▼▼▼
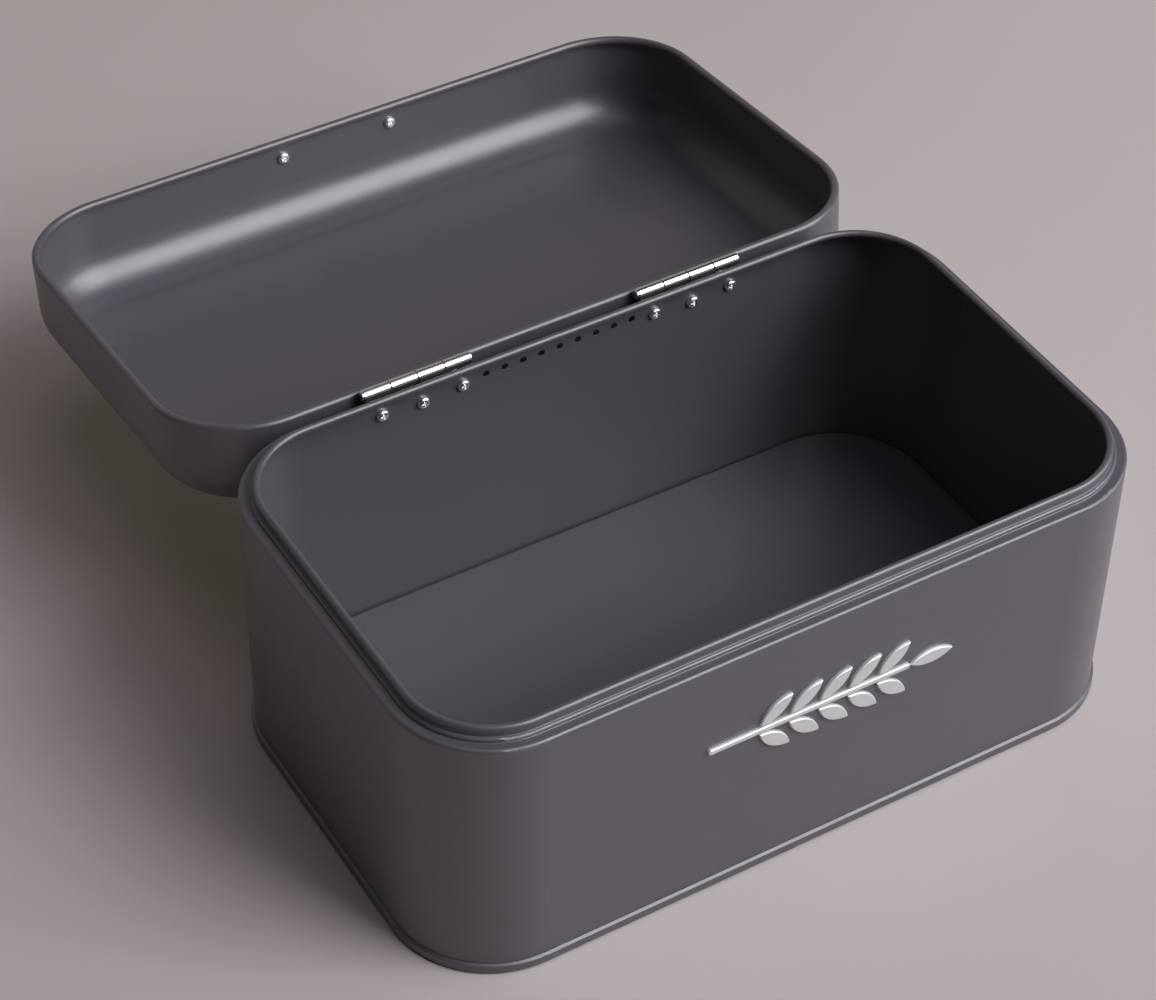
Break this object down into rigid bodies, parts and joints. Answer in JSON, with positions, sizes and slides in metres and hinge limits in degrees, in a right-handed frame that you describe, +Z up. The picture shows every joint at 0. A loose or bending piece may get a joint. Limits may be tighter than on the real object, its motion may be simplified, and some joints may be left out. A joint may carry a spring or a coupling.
{
  "type": "bread bin",
  "caption": "Rounded rectangular sheet-steel bread bin with an open hinged lid, rolled rim, vent holes and a raised wheat sprig on the front.",
  "frame": {"origin": "centre of the base outline, on the table surface the bin stands on", "axes": "+Z up, +X to the right seen from the front, front wall with the sprig faces -Y, hinges and open lid at +Y"},
  "size_m": [0.423, 0.5304, 0.1669],
  "materials": {
    "grey_paint": "satin powder coat",
    "hinge_chrome": "polished plating",
    "fastener_steel": "bright plating",
    "sprig_silver": "fine satin silver"
  },
  "bodies": {
    "bin": {"body_shell": "grey_paint", "base_panel": "grey_paint", "hinge_left_body_leaf": "hinge_chrome", "hinge_left_pin": "hinge_chrome", "hinge_left_body_screws": "fastener_steel", "hinge_left_body_nuts": "fastener_steel", "hinge_right_body_leaf": "hinge_chrome", "hinge_right_pin": "hinge_chrome", "hinge_right_body_screws": "fastener_steel", "hinge_right_body_nuts": "fastener_steel", "sprig_stem": "sprig_silver", "sprig_upper_grains": "sprig_silver", "sprig_lower_grains": "sprig_silver", "sprig_tip": "sprig_silver"},
    "lid": {"lid_shell": "grey_paint", "handle": "hinge_chrome", "handle_screws": "fastener_steel", "hinge_left_lid_leaf": "hinge_chrome", "hinge_left_lid_screws": "fastener_steel", "hinge_left_lid_nuts": "fastener_steel", "hinge_right_lid_leaf": "hinge_chrome", "hinge_right_lid_screws": "fastener_steel", "hinge_right_lid_nuts": "fastener_steel"}
  },
  "joints": [
    {"name": "lid_hinge", "type": "hinge", "parent": "bin", "child": "lid", "pos_m": [0, 0.1294, 0.1601], "axis": [1, 0, 0], "range_deg": [0, 186]}
  ]
}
▲▲▲
■ **To do**
Give an exact repetition of all the material.

■ **Answer to the exercise**
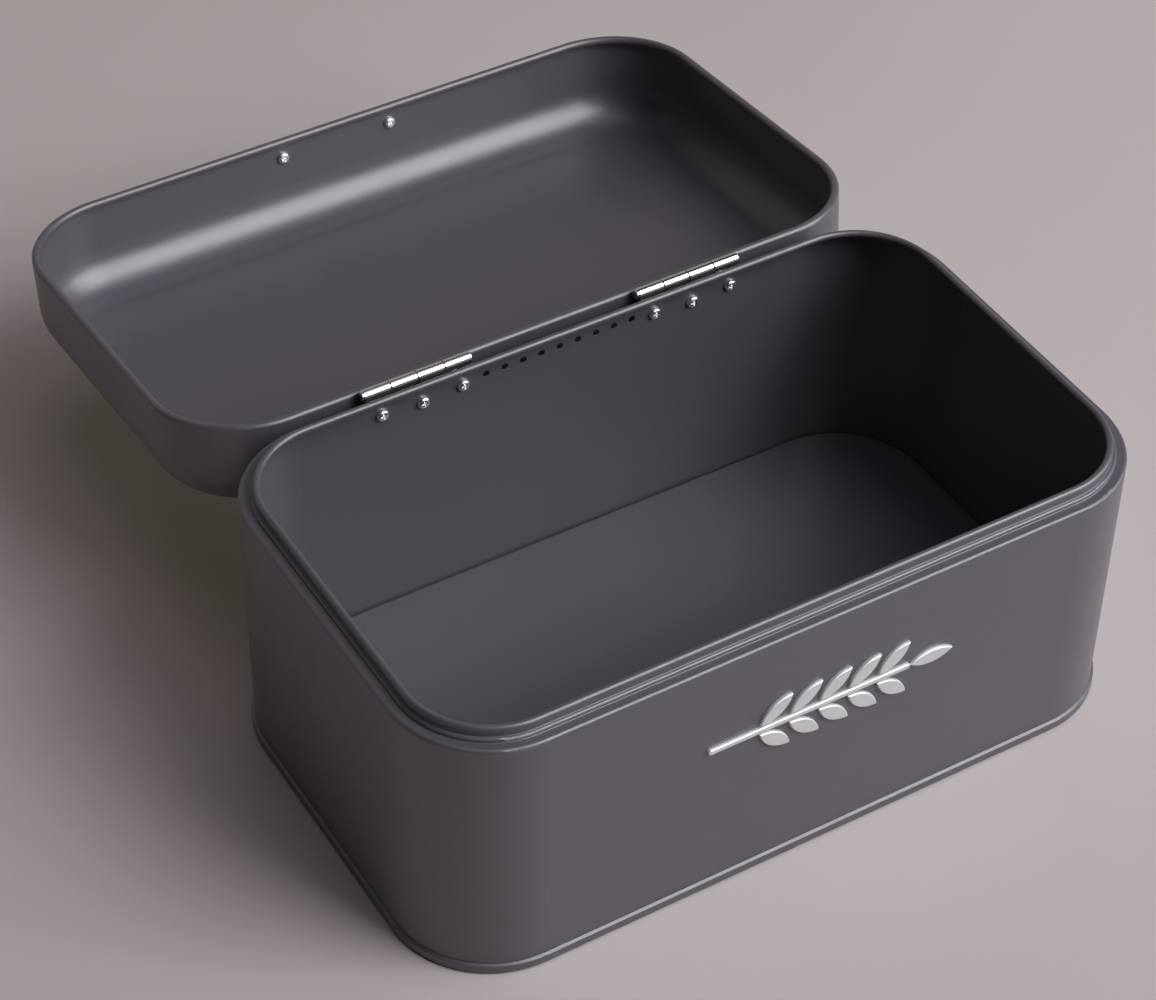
Break this object down into rigid bodies, parts and joints. Answer in JSON, with positions, sizes and slides in metres and hinge limits in degrees, in a right-handed frame that you describe, +Z up. The picture shows every joint at 0. A loose or bending piece may get a joint. Limits may be tighter than on the real object, its motion may be simplified, and some joints may be left out. A joint may carry a spring or a coupling.
{
  "type": "bread bin",
  "caption": "Rounded rectangular sheet-steel bread bin with an open hinged lid, rolled rim, vent holes and a raised wheat sprig on the front.",
  "frame": {"origin": "centre of the base outline, on the table surface the bin stands on", "axes": "+Z up, +X to the right seen from the front, front wall with the sprig faces -Y, hinges and open lid at +Y"},
  "size_m": [0.423, 0.5304, 0.1669],
  "materials": {
    "grey_paint": "satin powder coat",
    "hinge_chrome": "polished plating",
    "fastener_steel": "bright plating",
    "sprig_silver": "fine satin silver"
  },
  "bodies": {
    "bin": {"body_shell": "grey_paint", "base_panel": "grey_paint", "hinge_left_body_leaf": "hinge_chrome", "hinge_left_pin": "hinge_chrome", "hinge_left_body_screws": "fastener_steel", "hinge_left_body_nuts": "fastener_steel", "hinge_right_body_leaf": "hinge_chrome", "hinge_right_pin": "hinge_chrome", "hinge_right_body_screws": "fastener_steel", "hinge_right_body_nuts": "fastener_steel", "sprig_stem": "sprig_silver", "sprig_upper_grains": "sprig_silver", "sprig_lower_grains": "sprig_silver", "sprig_tip": "sprig_silver"},
    "lid": {"lid_shell": "grey_paint", "handle": "hinge_chrome", "handle_screws": "fastener_steel", "hinge_left_lid_leaf": "hinge_chrome", "hinge_left_lid_screws": "fastener_steel", "hinge_left_lid_nuts": "fastener_steel", "hinge_right_lid_leaf": "hinge_chrome", "hinge_right_lid_screws": "fastener_steel", "hinge_right_lid_nuts": "fastener_steel"}
  },
  "joints": [
    {"name": "lid_hinge", "type": "hinge", "parent": "bin", "child": "lid", "pos_m": [0, 0.1294, 0.1601], "axis": [1, 0, 0], "range_deg": [0, 186]}
  ]
}